Work to be completed: Quote exactly, and only, the lines from the one with "ground_stake();" down to the one with "cad_parts[node].hide_render = cad_parts[node].hide_viewport", both included.

Collected data:

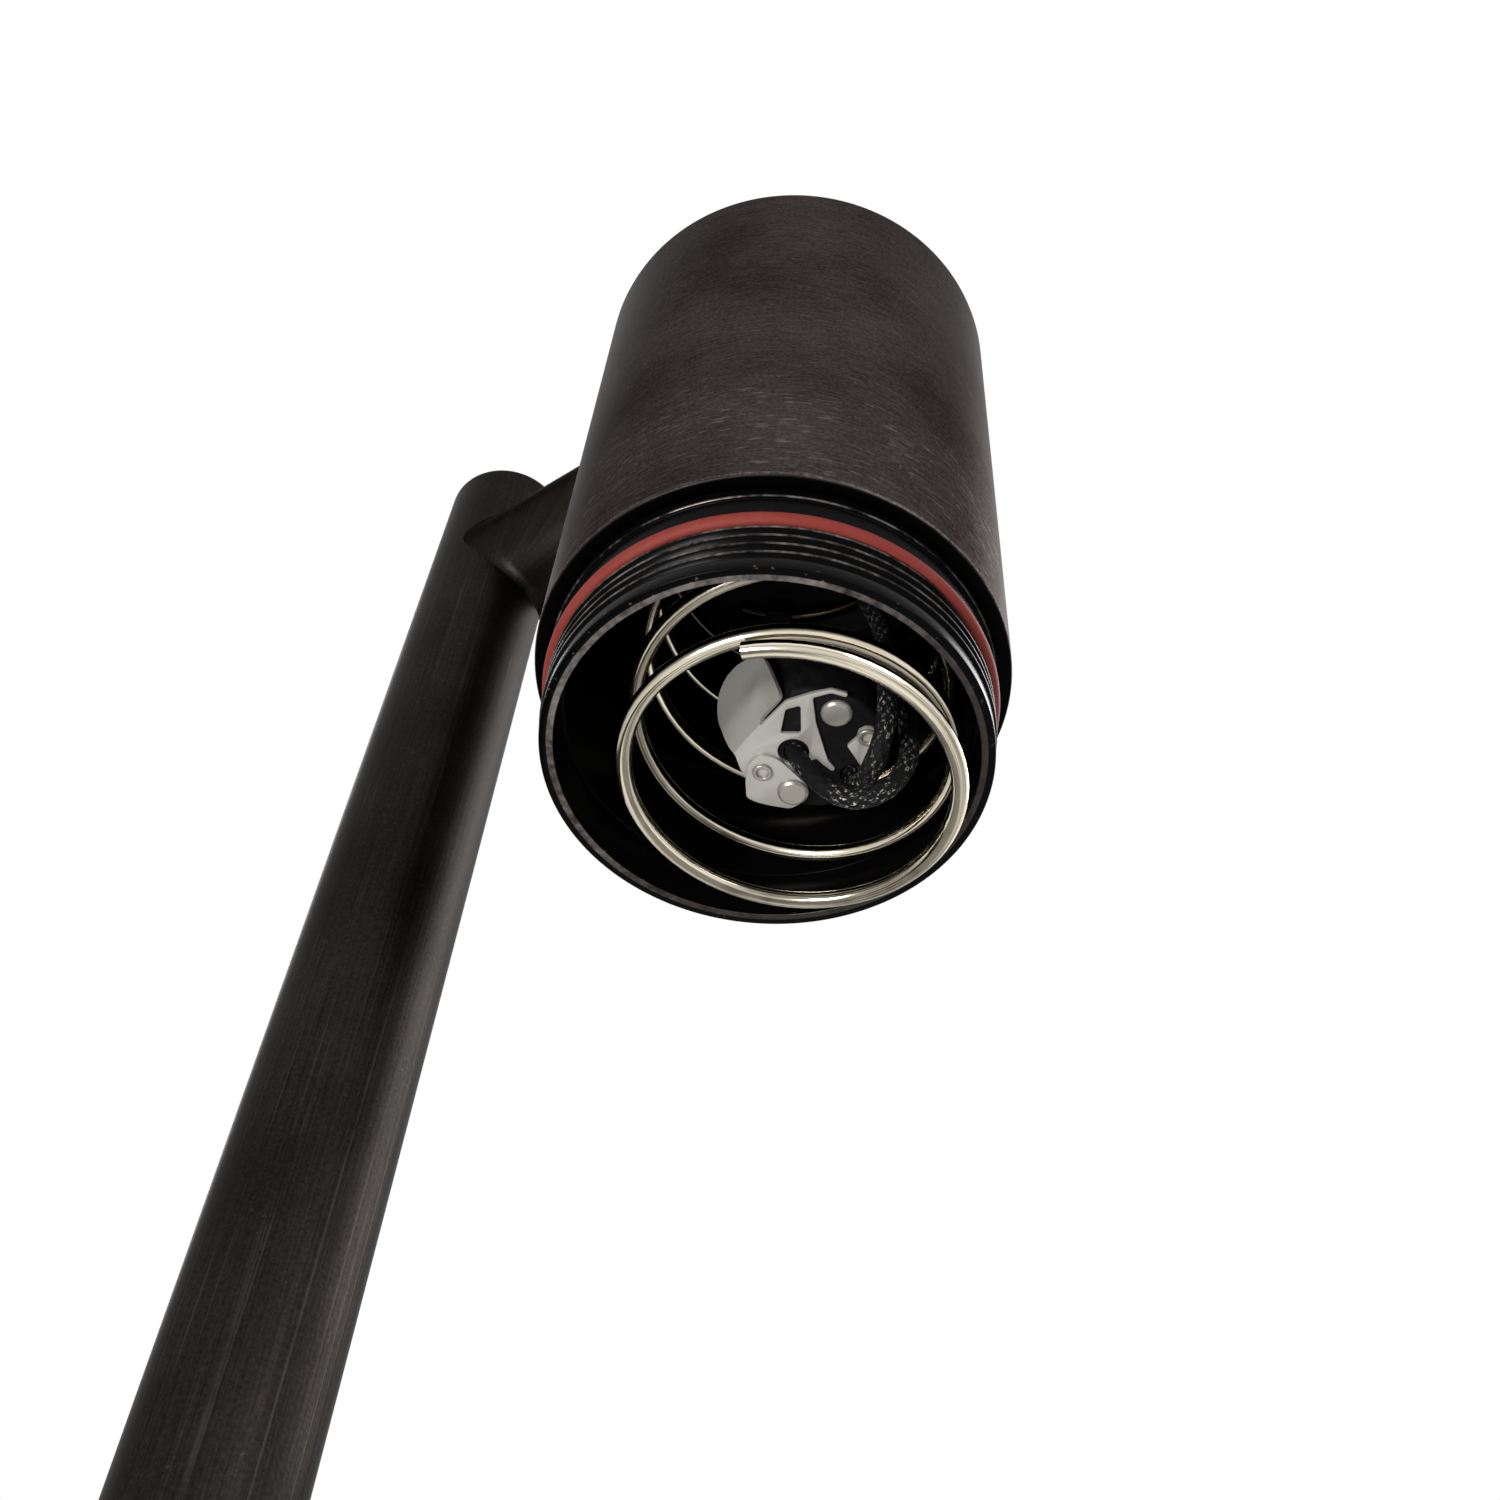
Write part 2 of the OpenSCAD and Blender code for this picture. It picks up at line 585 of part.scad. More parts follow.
// The bracket's foot: the plate along the fold with its window and port, the thin bar at the rim, and
// the rib with its narrow end
module foot_outline() {
    difference() {
        polygon([[-10.5, 1.5], [-7.35, -3.85], [-4.4, -8.1], [-1.2, -9.7], [1.4, -10.6], [3.6, -10.1],
            [3.4, -9.5], [1.4, -10], [-0.9, -9], [-0.2, -5], [1.2, -0.8], [1.9, 1.2], [3, 2.5], [2.6, 3],
            [1.2, 1.9], [0.3, 1], [-0.8, 1.8], [-1.9, 2.7], [-3.4, 4.4], [-5.8, 6], [-8.4, 5.6],
            [-9.6, 4]]);
        polygon([[-4.3, -6.8], [-4.7, -2.8], [-2, -3], [-2.4, -7.6]]);
        translate(port_at) circle(r = port_r);
    }
}
module left_tab() {
    polygon([[-8.9, 4.9], [-8.7, 2.6], [-7.8, 1.3], [-6.5, 0.7], [-5.2, 1], [-4.3, 1.5], [-1.6, 4.2],
        [-0.5, 5.4], [-0.4, 7.2], [-1.2, 8.6], [-2.6, 9.6], [-5.4, 9.3], [-7.2, 8.9], [-8.6, 8.2]]);
}
module right_tab() {
    polygon([[4.2, -1.5], [7.9, -2.3], [6.3, 1.7]]);
    translate([-rivet_at.x, -rivet_at.y]) circle(r = eyelet_r + tab_ring);
}
module terminal_tabs() {
    color([0.55, 0.54, 0.52]) {
        in_holder(holder_z - sheet_t) difference() {
            linear_extrude(sheet_t) left_tab();
            translate([rivet_at.x, rivet_at.y, -eps]) cylinder(r = eyelet_r + slip, h = sheet_t + 2 * eps);
            translate([disc_at.x, disc_at.y, -eps]) cylinder(r = shank_r + slip, h = sheet_t + 2 * eps);
        }
        in_holder(holder_z) difference() {
            linear_extrude(sheet_t) right_tab();
            translate([-rivet_at.x, -rivet_at.y, -eps])
                cylinder(r = eyelet_r + slip, h = sheet_t + 2 * eps);
        }
    }
}
module eyelet(at, low) {
    in_holder(0) translate([at.x, at.y, 0]) difference() {
        union() {
            disc(eyelet_r, cap_z + holder_cap_t - low, low);
            disc(eyelet_r + eyelet_lip, eyelet_lip_t, low - eyelet_lip_t);
            disc(eyelet_r + eyelet_lip, eyelet_lip_t, cap_z + holder_cap_t);
        }
        disc(eyelet_bore_r, cap_z + holder_cap_t - low + 2 * (eyelet_lip_t + eps), low - eyelet_lip_t - eps);
    }
}
module bracket_eyelets() {
    color([0.78, 0.77, 0.75]) {
        eyelet(rivet_at, holder_z - sheet_t);
        eyelet(-rivet_at, holder_z);
    }
}
module disc_rivet(at, low, shank) {
    in_holder(0) translate([at.x, at.y, 0]) {
        disc(disc_r, disc_h, low - disc_h);
        disc(shank_r, shank, low);
    }
}
module contact_rivets() {
    color([0.72, 0.72, 0.7]) {
        disc_rivet(disc_at, holder_z - sheet_t, sheet_t);
        disc_rivet(-disc_at, body_z, shank_l);
    }
}
module contact_clip(side) {
    color([0.72, 0.6, 0.35]) in_holder(body_z + clip_rise) translate([side * pin_pitch / 2, 0, 0]) {
        translate([-clip_w / 2, -clip_l / 2, 0]) cube([clip_w, clip_l, clip_t]);
        for (s = [-1, 1]) translate([-clip_w / 2, s * (clip_l - clip_t) / 2 - clip_t / 2, 0])
            cube([clip_w, clip_t, holder_t - clip_rise - clip_t]);
    }
}
module contact_clip_1() { contact_clip(-1); }
module contact_clip_2() { contact_clip(1); }

// ---- wiring ----
turned_side = [-sin(holder_turn), cos(holder_turn), 0];
module lampholder_lead(top, loop) {
    color([0.06, 0.06, 0.06])
        tube(concat([for (p = top) plate_pt(p)], [for (p = loop) head_pt(p)]), lead_d / 2, 8, turned_side);
}
module lead_1() { lampholder_lead(lead_1_top, lead_1_pts); }
module lead_2() { lampholder_lead(lead_2_top, lead_2_pts); }
module splice(foot) { color([0.35, 0.12, 0.1]) translate(foot) disc(splice_d / 2, splice_len, 0); }
module splice_1() { splice(plate_pt(lead_1_top[0])); }
module splice_2() { splice(plate_pt(lead_2_top[0])); }
module riser_lead(splice_foot, side) {
    x = splice_foot.x;
    y = side * riser_y;
    path = concat(
        [splice_foot + [0, 0, splice_len], splice_foot + [0, 0, splice_len + riser_straight]],
        [for (p = arc([x - splice_bend, arm_z - splice_bend], splice_bend, 20, 80, 3))
            [p.x, splice_foot.y, p.y]],
        [[head_x - 6, splice_foot.y - side, arm_z], [head_x - 16, y + side, arm_z],
            [head_x - 24, y, arm_z], [head_x - bore_r - 4, y, arm_z]],
        [for (p = arc([riser_bend, arm_z - riser_bend], riser_bend, 90, 180, 6)) [p.x, y, p.y]],
        [[0, y, nipple_low + plug_h + 4], [0, y, nipple_low - plug_flange_t]]);
    color([0.1, 0.1, 0.1]) tube(path, riser_d / 2, 8, [0, 1, 0.02]);
}
module riser_lead_1() { riser_lead(plate_pt(lead_1_top[0]), 1); }
module riser_lead_2() { riser_lead(plate_pt(lead_2_top[0]), -1); }

ground_stake();
stake_insert();
stem_nipple();
lock_nut();
cable_plug();
stem_tube();
stem_cap();
support_arm();
head_shell();
threaded_collar();
o_ring();
head_plate();
retaining_ring();
plate_grommet();
arm_grommet();
lamp_spring();
lampholder_body();
lampholder_cap();
lampholder_bracket();
terminal_tabs();
bracket_eyelets();
contact_rivets();
contact_clip_1();
contact_clip_2();
lead_1();
lead_2();
splice_1();
splice_2();
riser_lead_1();
riser_lead_2();
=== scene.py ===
import logging
import math
from collections.abc import Callable, Sequence
from dataclasses import dataclass, field
from enum import Enum

import bmesh
import bpy
from mathutils import Matrix, Vector


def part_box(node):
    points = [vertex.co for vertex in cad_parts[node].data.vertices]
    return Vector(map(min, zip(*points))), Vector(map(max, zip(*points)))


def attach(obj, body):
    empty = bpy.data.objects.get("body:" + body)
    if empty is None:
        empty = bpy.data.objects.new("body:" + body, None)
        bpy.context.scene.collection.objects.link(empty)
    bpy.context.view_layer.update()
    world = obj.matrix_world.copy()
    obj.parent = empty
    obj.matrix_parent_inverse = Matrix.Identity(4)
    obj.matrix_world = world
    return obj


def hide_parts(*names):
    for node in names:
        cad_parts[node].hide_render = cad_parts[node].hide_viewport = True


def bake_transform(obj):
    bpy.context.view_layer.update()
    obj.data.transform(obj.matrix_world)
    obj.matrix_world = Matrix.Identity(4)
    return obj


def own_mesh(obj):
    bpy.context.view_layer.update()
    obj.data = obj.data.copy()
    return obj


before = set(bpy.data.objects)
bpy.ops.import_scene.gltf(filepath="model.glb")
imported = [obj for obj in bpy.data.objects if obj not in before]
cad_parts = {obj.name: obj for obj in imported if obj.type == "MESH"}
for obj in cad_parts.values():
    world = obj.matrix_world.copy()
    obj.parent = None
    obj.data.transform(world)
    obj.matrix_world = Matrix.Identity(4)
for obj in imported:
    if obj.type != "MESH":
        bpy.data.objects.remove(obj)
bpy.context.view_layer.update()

MM = 0.001
SAME_SPOT = 1e-7
SAME_LEVEL = 1e-9
log = logging.getLogger("garden_light")
Point = tuple[float, float, float]
Outline = Sequence[tuple[float, ...]]
Mesh = bmesh.types.BMesh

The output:
ground_stake();
stake_insert();
stem_nipple();
lock_nut();
cable_plug();
stem_tube();
stem_cap();
support_arm();
head_shell();
threaded_collar();
o_ring();
head_plate();
retaining_ring();
plate_grommet();
arm_grommet();
lamp_spring();
lampholder_body();
lampholder_cap();
lampholder_bracket();
terminal_tabs();
bracket_eyelets();
contact_rivets();
contact_clip_1();
contact_clip_2();
lead_1();
lead_2();
splice_1();
splice_2();
riser_lead_1();
riser_lead_2();
=== scene.py ===
import logging
import math
from collections.abc import Callable, Sequence
from dataclasses import dataclass, field
from enum import Enum

import bmesh
import bpy
from mathutils import Matrix, Vector


def part_box(node):
    points = [vertex.co for vertex in cad_parts[node].data.vertices]
    return Vector(map(min, zip(*points))), Vector(map(max, zip(*points)))


def attach(obj, body):
    empty = bpy.data.objects.get("body:" + body)
    if empty is None:
        empty = bpy.data.objects.new("body:" + body, None)
        bpy.context.scene.collection.objects.link(empty)
    bpy.context.view_layer.update()
    world = obj.matrix_world.copy()
    obj.parent = empty
    obj.matrix_parent_inverse = Matrix.Identity(4)
    obj.matrix_world = world
    return obj


def hide_parts(*names):
    for node in names:
        cad_parts[node].hide_render = cad_parts[node].hide_viewport = True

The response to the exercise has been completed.